Less than 30km from the monastery is Great Bomb Mountain, where the Red Army won a decisive victory against their pursuers. The living Buddha, who walks the old battlefield collecting relics, says the day was won because local people lent the strength of their arms to the cause. Beyond binoculars and bullets, he believes the true legacy of the march, is modern China.

"The old living Buddha believed in the cause of the Red Army. He said that the army was struggling for the benefit of average people, Tibetans and othe ethinics, so we should support them to fend off their difficulties. That the army would bring happiness to all of us. All the followers listened to the living Buddha and offered their help," Ngawang Denpal Gyltsen said

By the time the long marchers’ arrived here in western Sichuan, they’d already endured months of bombs and bullets, hunger, and hardship. But suddenly, the mountains they’d battled to climb coming here became their shelter: The local people, their benefactors. Many, like the living Buddha, fed them something that’s being harvested from fields like this one all across the region: Barley, part of the staple diet here, since time before memory.

The historic harvest the fields of Ganze yielded eight decades ago, was a red army fed and rested, able to continue the march, that helped make modern China. Today, farming across region yields about 37,000 tons of produce annually, some 248 of which is barley.
But some , like local mill owner Zhaga, still do it the old way, choosing to steer away from more current methods of production. Eight years ago, he decided to go against the grain, and open a traditional water powered mill, which uses yak skins to make flour, much like locals did in the time of the long march.
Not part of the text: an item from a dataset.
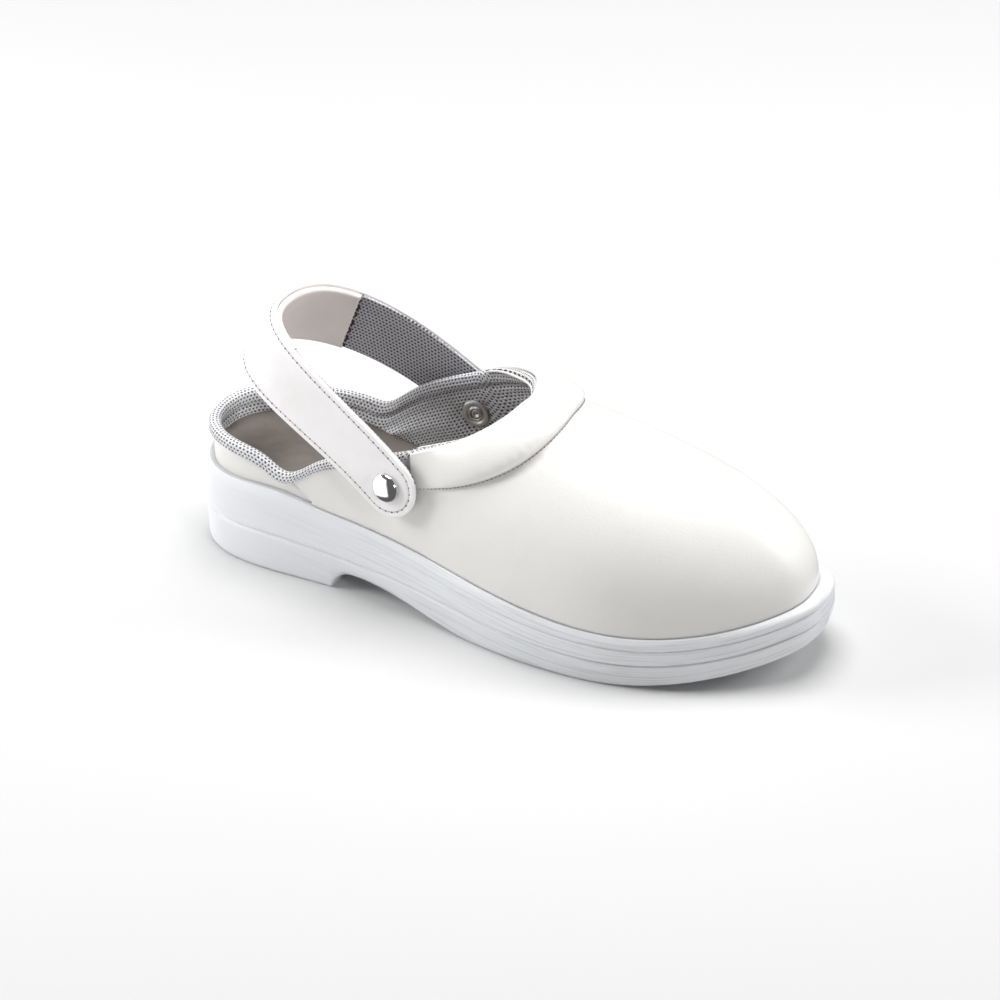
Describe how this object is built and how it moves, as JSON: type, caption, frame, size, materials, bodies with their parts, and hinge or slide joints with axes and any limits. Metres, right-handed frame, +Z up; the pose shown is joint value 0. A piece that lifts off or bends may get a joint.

"I learned how to make Zanba from my mother and anut. We wash the barley with boiled water in the first step, coat them for fermentation the whole night. Then, after some deep frying, the barleys will be grinded into powder by the very old-fashioned mill. My factory provides employment opportunities for workers and farmers in my neighbourhood. For me, the whole business is not only making a living, but doing my own bit to preserve this unique cultural heritage," Zhaga said.

The mill is a touchstone for a region that has maintained its culture, even as it continues to modernize. And Ganze remembers the 300,000 soldiers who made the march, only ten percent of which, survived to finish it. Today they follow in the footsteps of a legend, which has come to signify determination, in China.

Walk the mountain trails here, and you begin to appreciate, just how tough it must have bee, for the long marchers’, as they neared the end of their more than 12,000km journey across China. These days, Western Sichuan is still difficult to traverse, but progress is being made. There’s a new airport slated for Ganze and a railway line, with a stop in Kangding, being built between Chengdu and Lhasa. Eighty years ago though, the red army did it the hard way, marching out of Sichuan, and on into the history books. Their journey finished in Shaanxi, but their legacy continues, today.